Right out of the box it had the off idle stumble. I played with the pump squirter sizes alot and that would only seem to help WOT runs. The big open single plane just doesn't give that big 750 enough signal on transition. That's my conclusion. A couple months ago i did put the stock main jets back in it. It was cruising in the low 12s on the afr and dipped into the 9s at WOT. this super street carb is just too much. I'm confident a dual plane will help tame it. But just for kicks maybe when I get back from vacation I'll return it to stock. I doubt I'll mess with the powervalve restrictors though. Out of the box they were wrong from the factory. They were way way too big. I cruise in the high 13s to 14s now. Wot is 12ish. Mpg is 17 to 18 on long trips.
Your car needs better gears and converter to use that SP3 and Holley type carburetor.

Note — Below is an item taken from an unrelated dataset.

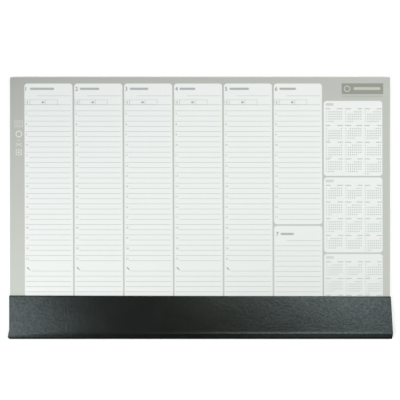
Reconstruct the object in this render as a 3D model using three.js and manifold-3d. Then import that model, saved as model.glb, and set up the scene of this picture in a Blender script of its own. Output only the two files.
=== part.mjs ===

The dual plane intake and Quadrajet are the best for your current set up. I'm still not convinced you don't have something else going on there. That Holley is not the carburetor for your combination.
Yeah i agree. and I'm all about getting gears and a rear end down the road. For now I just want it to run good. I really just want to enjoy driving it. I'm totally open to running a Quadrajet. But maybe my avs would run pretty good with the stock intake and adapter plate. One thing I really like about the AVS is that it idles nice, the cold starts are great and there is absolutely no low speed drivability issues. It just absolutely will not work good for WOT. it bogged so bad it died. And took 32 seconds to hit 100mph. You remember the videos lol.